When incoming mail gets appended to a mailbox, it's up to the MTA to provide some kind of delimiters that tell where one message stops and the next begins.

Under Unix, the convention almost all mailers use is that each line beginning with ``From '' (the space is significant) begins a new message. If ``From '' occurs at the beginning of a line in text, a Unix MTA will generally prefix it with a less-than sign, so it looks like ``>From ''. RFC822 headers follow this From line (which usually continues with the sender name and receipt date).

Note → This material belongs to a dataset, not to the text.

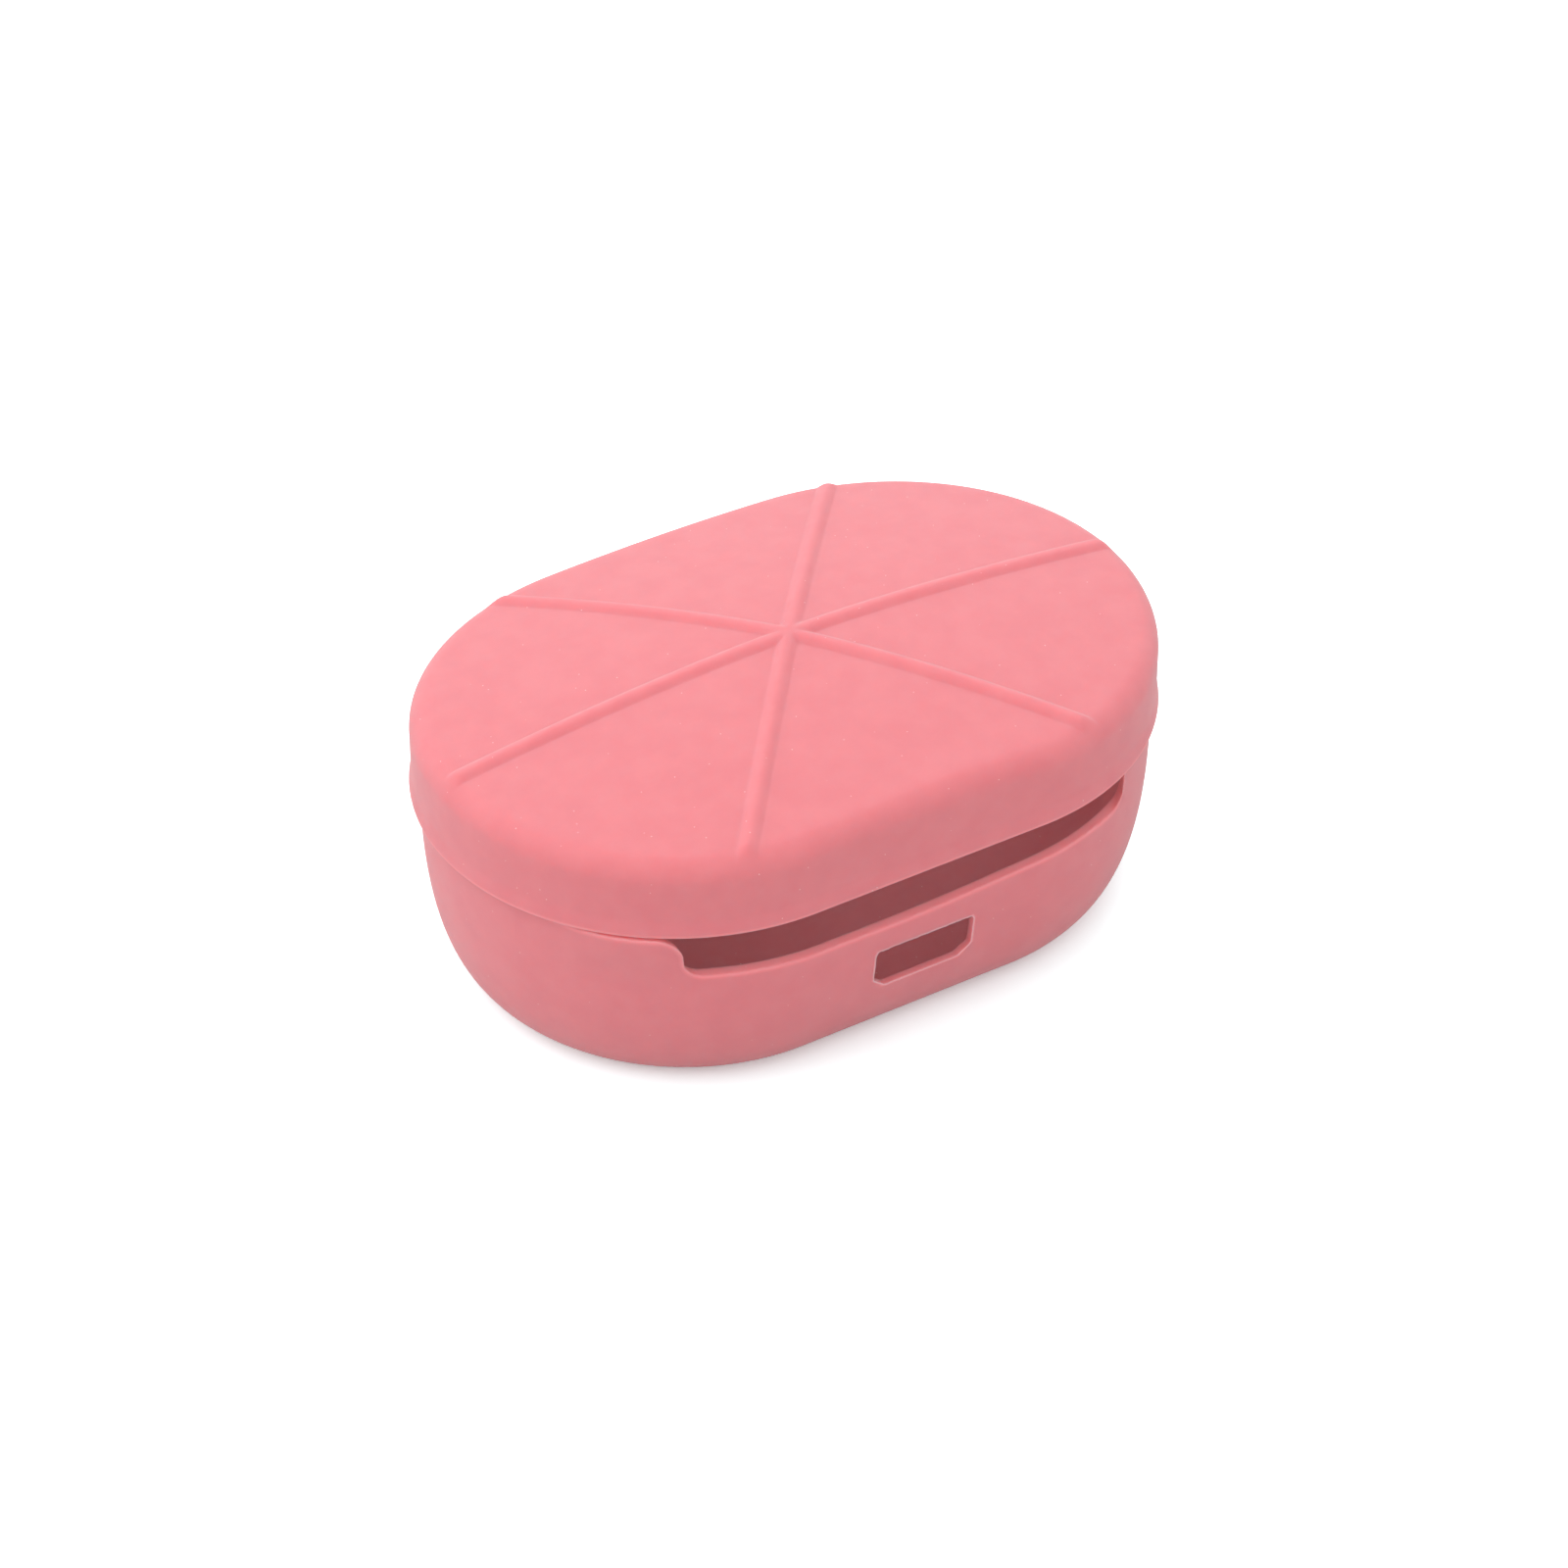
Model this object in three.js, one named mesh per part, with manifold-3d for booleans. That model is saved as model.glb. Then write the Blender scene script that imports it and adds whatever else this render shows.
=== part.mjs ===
// Protective silicone cover for a small oval charging case: a bowl-shaped base
// with a hinge notch and a charging port, and a domed lid with six raised ribs.
// Millimetres, +Z up. The origin is the centre of the underside, +X runs along
// the length, and the hinge notch and the port are on the -Y side.

import * as THREE from 'three';
import { ParametricGeometry } from 'three/addons/geometries/ParametricGeometry.js';
import { mergeVertices } from 'three/addons/utils/BufferGeometryUtils.js';
import Module from 'manifold-3d';

// Plan outlines: stadiums, given by half length and half width.
const LID = { halfLength: 33.0, halfWidth: 22.15 };
const BASE = { halfLength: 32.1, halfWidth: 22.1 };

// Heights.
const LID_EDGE_Z = 17.8;
const SEAM_GAP = 0.3;
const BASE_RIM_Z = LID_EDGE_Z - SEAM_GAP;
const LID_CROWN_Z = 27.7;

// Lid: domed top, rounded shoulder, upright skirt with a slightly flared lip.
const LID_WALL = 1.2;
const LID_TOP_THICKNESS = 1.6;
const DOME_DROP = 2.63;
const DOME_POWER = 1.75;
const SHOULDER_RADIUS = 1.7;
const INNER_SHOULDER_RADIUS = 1.6;
const LIP_FLARE = 0.2;
const LIP_HEIGHT = 0.7;

// Ribs: rounded bars that stand out of the dome and fade into the shoulder.
const RIB_RADIUS = 0.95;
const RIB_HEIGHT = 0.45;
const RIB_ANGLES_DEG = [0, 51, -51];
const RIB_END_INSET = 1.4;
const RIB_FADE_LENGTH = 1.6;

// Base: sides that curve in to a flat underside.
const BASE_WALL = 0.9;
const BASE_FLOOR = 1.2;
const UNDERSIDE_INSET = 7.45;
const SIDE_POWER = 2.57;
const SIDE_ROOT = 3.05;
const RIM_ROUNDING = 0.35;

// Hinge notch in the rim, with rounded corners.
const NOTCH = { halfWidth: 21.1, floorZ: 13.8, topRadius: 1.5, floorRadius: 1.5 };

// Charging port: a flat-topped opening with its two lower corners cut off.
const PORT = { halfWidth: 4.79, topZ: 11.1, bottomZ: 6.9, cut: 1.2, rise: 1.0, topRadius: 0.45 };

// Mesh fineness.
const ARC_STEPS = 32;
const STRAIGHT_STEPS = 6;
const RIB_STEPS = 24;
const RIB_ARC_SEGMENTS = 4;
const CUTTER_ARC_SEGMENTS = 4;

const silicone = new THREE.MeshStandardMaterial({ color: '#e8848a', roughness: 0.75, metalness: 0 });

const wasm = await Module();
wasm.setup();

// ---------------------------------------------------------------- helpers

// Point on the ring that lies `inset` inside a stadium outline. `turn` runs from
// 0 to 1 around it: right end, far side, left end, near side.
function ringPoint(outline, inset, turn) {
  const halfStraight = outline.halfLength - outline.halfWidth;
  const radius = outline.halfWidth - inset;
  const halfLoop = ARC_STEPS + STRAIGHT_STEPS;
  const step = turn * 2 * halfLoop;
  const side = step < halfLoop ? 1 : -1;
  const along = step < halfLoop ? step : step - halfLoop;
  const angle = Math.PI * (Math.min(along / ARC_STEPS, 1) - 0.5);
  const slide = Math.max(along - ARC_STEPS, 0) / STRAIGHT_STEPS;
  const x = halfStraight * (1 - 2 * slide) + radius * Math.cos(angle);
  return new THREE.Vector2(side * x, side * radius * Math.sin(angle));
}

// Closed wall through a list of stations, its lower surface first. Each station has
// the inset of its ring and its height as a function of the point on the ring.
function loft(outline, stations) {
  const last = stations.length - 1;
  const stationPoint = (index, turn) => {
    const p = ringPoint(outline, stations[index].inset, turn);
    return new THREE.Vector3(p.x, p.y, stations[index].height(p));
  };
  const surface = (turn, v, target) => {
    const place = Math.min(v, 1) * last;
    const low = Math.min(Math.floor(place), last - 1);
    const start = stationPoint(low, turn % 1);
    target.lerpVectors(start, stationPoint(low + 1, turn % 1), place - low);
  };
  return new ParametricGeometry(surface, 2 * (ARC_STEPS + STRAIGHT_STEPS), last);
}

// The geometry with shared corners merged and collapsed triangles left out.
function weld(geometry) {
  geometry.deleteAttribute('normal');
  geometry.deleteAttribute('uv');
  const welded = mergeVertices(geometry, 1e-4);
  const index = welded.index.array;
  const kept = [];
  for (let i = 0; i < index.length; i += 3) {
    const [a, b, c] = index.subarray(i, i + 3);
    if (a !== b && b !== c && c !== a) kept.push(a, b, c);
  }
  welded.setIndex(kept);
  return welded;
}

function toSolid(geometry) {
  const welded = weld(geometry);
  const mesh = new wasm.Mesh({
    numProp: 3,
    vertProperties: new Float32Array(welded.attributes.position.array),
    triVerts: new Uint32Array(welded.index.array),
  });
  return new wasm.Manifold(mesh);
}

function toMesh(solid, name) {
  const { vertProperties, triVerts } = solid.getMesh();
  const geometry = new THREE.BufferGeometry();
  geometry.setAttribute('position', new THREE.BufferAttribute(vertProperties, 3));
  geometry.setIndex(new THREE.BufferAttribute(triVerts, 1));
  geometry.computeVertexNormals();
  const mesh = new THREE.Mesh(geometry, silicone);
  mesh.name = name;
  return mesh;
}

// A shape drawn in X and Z, pushed through the -Y wall.
function wallCutter(shape, nearY, farY) {
  const geometry = new THREE.ExtrudeGeometry(shape, {
    depth: farY - nearY,
    bevelEnabled: false,
    curveSegments: CUTTER_ARC_SEGMENTS,
  });
  geometry.rotateX(Math.PI / 2);
  geometry.translate(0, farY, 0);
  return toSolid(geometry);
}

// ---------------------------------------------------------------- lid

function domeHeight(p) {
  const reach = Math.hypot(p.x / LID.halfLength, p.y / LID.halfWidth);
  return LID_CROWN_Z - DOME_DROP * reach ** DOME_POWER;
}

// Rings of a domed cap seen from its middle outwards, `lower` below the crown,
// ending in a rounded shoulder whose upright side is `sideInset` in.
function capStations(lower, sideInset, shoulderRadius) {
  const shoulderStart = sideInset + shoulderRadius;
  const domeSpan = LID.halfWidth - shoulderStart;
  const dome = [0, 0.25, 0.5, 0.7, 0.85, 0.95].map((share) => ({
    inset: LID.halfWidth - domeSpan * share,
    height: (p) => domeHeight(p) - lower,
  }));
  const shoulder = [0, 1, 2, 3, 4, 5].map((step) => {
    const angle = (step / 5) * (Math.PI / 2);
    return {
      inset: shoulderStart - shoulderRadius * Math.sin(angle),
      height: (p) => domeHeight(p) - lower - shoulderRadius * (1 - Math.cos(angle)),
    };
  });
  return [...dome, ...shoulder];
}

function lidShell() {
  const inside = capStations(LID_TOP_THICKNESS, LID_WALL, INNER_SHOULDER_RADIUS);
  const lip = [
    { inset: LID_WALL, height: () => LID_EDGE_Z },
    { inset: 0, height: () => LID_EDGE_Z },
    { inset: LIP_FLARE / 4, height: () => LID_EDGE_Z + LIP_HEIGHT },
    { inset: LIP_FLARE, height: () => LID_EDGE_Z + 2 * LIP_HEIGHT },
  ];
  const outside = capStations(0, LIP_FLARE, SHOULDER_RADIUS);
  return loft(LID, [...inside, ...lip, ...outside.reverse()]);
}

// Distance from the centre of the lid to its outline along a direction.
function outlineReach(direction) {
  const halfStraight = LID.halfLength - LID.halfWidth;
  const across = halfStraight * direction.y;
  const root = Math.sqrt(LID.halfWidth ** 2 - across ** 2);
  return halfStraight * Math.abs(direction.x) + root;
}

// One long rib through the centre, sunk so that only its crest stands out.
function rib(angleDeg) {
  const angle = THREE.MathUtils.degToRad(angleDeg);
  const direction = new THREE.Vector2(Math.cos(angle), Math.sin(angle));
  const end = outlineReach(direction) - RIB_END_INSET;
  const points = [];
  for (let i = 0; i <= RIB_STEPS; i += 1) {
    const place = end * (2 * (i / RIB_STEPS) - 1);
    const p = direction.clone().multiplyScalar(place);
    const fade = THREE.MathUtils.clamp(1 - (end - Math.abs(place)) / RIB_FADE_LENGTH, 0, 1);
    const crest = RIB_HEIGHT * (1 - fade ** 2);
    points.push(new THREE.Vector3(p.x, p.y, domeHeight(p) + crest - RIB_RADIUS));
  }
  const section = new THREE.Shape().absarc(0, 0, RIB_RADIUS, 0, 2 * Math.PI);
  const geometry = new THREE.ExtrudeGeometry(section, {
    steps: RIB_STEPS,
    curveSegments: RIB_ARC_SEGMENTS,
    extrudePath: new THREE.CatmullRomCurve3(points),
  });
  return toSolid(geometry);
}

function lidCover() {
  const ribs = RIB_ANGLES_DEG.map(rib);
  const solid = ribs.reduce((body, bar) => body.add(bar), toSolid(lidShell()));
  return toMesh(solid, 'lid_cover');
}

// ---------------------------------------------------------------- base

// How far the side has curved in at a height above the underside.
function sideInset(z) {
  const below = 1 - Math.max(z, 0) / LID_EDGE_Z;
  return UNDERSIDE_INSET * (1 - (1 - below ** SIDE_POWER) ** (1 / SIDE_ROOT));
}

// Rings up the side, from `floorZ` to `topZ`, closer together near the floor.
function sideStations(floorZ, topZ, wall) {
  return [0, 0.01, 0.03, 0.07, 0.13, 0.21, 0.33, 0.48, 0.65, 0.82, 1].map((share) => {
    const z = floorZ + (topZ - floorZ) * share;
    return { inset: sideInset(z - floorZ) + wall, height: () => z };
  });
}

function baseShell() {
  const middle = (z) => ({ inset: BASE.halfWidth, height: () => z });
  const outside = [middle(0), ...sideStations(0, BASE_RIM_Z - RIM_ROUNDING, 0)];
  const rim = [
    { inset: RIM_ROUNDING, height: () => BASE_RIM_Z },
    { inset: BASE_WALL, height: () => BASE_RIM_Z },
  ];
  const inside = [middle(BASE_FLOOR), ...sideStations(BASE_FLOOR, BASE_RIM_Z - RIM_ROUNDING, BASE_WALL)];
  return loft(BASE, [...outside, ...rim, ...inside.reverse()]);
}

function notchCutter() {
  const { halfWidth, floorZ, topRadius, floorRadius } = NOTCH;
  const over = BASE_RIM_Z + 2;
  const shoulderX = halfWidth + topRadius;
  const shoulderZ = BASE_RIM_Z - topRadius;
  const cornerX = halfWidth - floorRadius;
  const cornerZ = floorZ + floorRadius;
  const shape = new THREE.Shape();
  shape.moveTo(-shoulderX, over);
  shape.lineTo(-shoulderX, BASE_RIM_Z);
  shape.absarc(-shoulderX, shoulderZ, topRadius, Math.PI / 2, 0, true);
  shape.absarc(-cornerX, cornerZ, floorRadius, Math.PI, 1.5 * Math.PI, false);
  shape.absarc(cornerX, cornerZ, floorRadius, 1.5 * Math.PI, 2 * Math.PI, false);
  shape.absarc(shoulderX, shoulderZ, topRadius, Math.PI, Math.PI / 2, true);
  shape.lineTo(shoulderX, over);
  shape.closePath();
  return wallCutter(shape, -BASE.halfWidth - 3, -BASE.halfWidth / 2);
}

function portCutter() {
  const { halfWidth, topZ, bottomZ, cut, rise, topRadius } = PORT;
  const shape = new THREE.Shape();
  shape.moveTo(-halfWidth + cut, bottomZ);
  shape.lineTo(halfWidth - cut, bottomZ);
  shape.lineTo(halfWidth, bottomZ + rise);
  shape.absarc(halfWidth - topRadius, topZ - topRadius, topRadius, 0, Math.PI / 2, false);
  shape.absarc(-halfWidth + topRadius, topZ - topRadius, topRadius, Math.PI / 2, Math.PI, false);
  shape.lineTo(-halfWidth, bottomZ + rise);
  shape.closePath();
  return wallCutter(shape, -BASE.halfWidth - 3, -BASE.halfWidth / 2);
}

function baseCover() {
  const solid = toSolid(baseShell()).subtract(notchCutter()).subtract(portCutter());
  return toMesh(solid, 'base_cover');
}

// ---------------------------------------------------------------- assembly

const cover = new THREE.Group();
cover.name = 'charging_case_cover';
cover.add(baseCover(), lidCover());

export default cover;
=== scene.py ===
import math

import bmesh
import bpy
import numpy as np
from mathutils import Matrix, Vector
from mathutils.geometry import delaunay_2d_cdt


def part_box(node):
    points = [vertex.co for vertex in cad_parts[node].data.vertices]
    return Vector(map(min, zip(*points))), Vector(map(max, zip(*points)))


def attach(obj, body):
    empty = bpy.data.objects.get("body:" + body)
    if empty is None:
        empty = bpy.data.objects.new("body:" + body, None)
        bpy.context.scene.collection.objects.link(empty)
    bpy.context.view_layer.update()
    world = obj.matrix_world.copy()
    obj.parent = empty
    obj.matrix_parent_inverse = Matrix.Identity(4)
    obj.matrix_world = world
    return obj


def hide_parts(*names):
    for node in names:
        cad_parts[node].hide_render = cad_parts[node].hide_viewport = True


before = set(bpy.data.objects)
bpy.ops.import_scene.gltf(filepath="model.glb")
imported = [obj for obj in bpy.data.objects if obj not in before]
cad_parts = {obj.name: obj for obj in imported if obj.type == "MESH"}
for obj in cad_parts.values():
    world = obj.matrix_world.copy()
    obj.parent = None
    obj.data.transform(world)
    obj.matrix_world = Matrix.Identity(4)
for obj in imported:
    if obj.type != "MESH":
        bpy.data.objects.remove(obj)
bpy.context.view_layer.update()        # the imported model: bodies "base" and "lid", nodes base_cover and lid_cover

MM = 0.001


def node_top_corner(node):
    """The highest corner of a CAD node's box, in millimetres."""
    return np.array(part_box(node)[1]) / MM


def node_low_z(node):
    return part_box(node)[0][2] / MM


# ---------------------------------------------------------------- sizes

# Plan outlines are stadiums: a straight middle with a half circle at each end.
LID_RADIUS = node_top_corner("lid_cover")[1]
LID_STRAIGHT = node_top_corner("lid_cover")[0] - LID_RADIUS
BASE_RADIUS = node_top_corner("base_cover")[1]
BASE_STRAIGHT = node_top_corner("base_cover")[0] - BASE_RADIUS

# Heights. The soft lid settles on the rim, so the seam is all but closed.
LID_EDGE_Z = node_low_z("lid_cover")
RIM_Z = LID_EDGE_Z - 0.1

# Lid.
RIB_HEIGHT = 0.45
RIB_HALF_WIDTH = 0.86
RIB_FOOT = 1.15
RIB_ANGLES = [math.radians(angle) for angle in (0, 51, -51)]
RIB_FADE = (0.45, 1.9)
CROWN_Z = node_top_corner("lid_cover")[2] - RIB_HEIGHT
DOME_DROP = 2.63
DOME_POWER = 1.75
SHOULDER = 1.7
INNER_SHOULDER = 1.6
LID_WALL = 1.2
LID_TOP = 1.6
LIP_FLARE = 0.22
LIP_HEIGHT = 1.8
LIP_ROUND = 0.18
# A painted highlight along the lid's lower lip edge.
LIP_PAINTED_HIGHLIGHT = 1.2

# The lid's +X end has settled inwards a little, from TIP_SETTLE_START outwards.
TIP_SETTLE = 0.2
TIP_SETTLE_START = 14

# Base.
BASE_WALL = 0.9
BASE_FLOOR = 1.2
UNDERSIDE_INSET = 7.45
SIDE_POWER = 2.57
SIDE_ROOT = 3.05

# Up to this height the wall is a plain grid. Above it the rows fan up to the rim.
MIDDLE_Z = 12.2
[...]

This convention originated with Unix Version 7, so this kind of mailbox is referred to as a ``V7 mailbox''; it is also sometimes called ``mbox format''. Unless otherwise noted, all programs mentioned in this HOWTO expect this format. It is not, however, quite universal, and tools expecting and generating different formats can confuse each other badly.

The four other formats to know about (and beware of!) are BABYL, MMDF, MH, and qmail maildir. Of these, MMDF is the simplest; it uses a delimiter line consisting four control-As (ASCII 001) characters followed by CR-LF. MMDF was an early and rather crude Internet mail transport; a descendant is still in use on SCO systems.

BABYL is another survival, from an early mail system at MIT. It is still used by Emacs's mail-reader mode.

MH and qmail maildir are `mailbox' formats which actually burst each mailbox into a directory of files, one per message. Running grep on such a `mailbox' will get you nowhere, since all grep will see are the directory bits.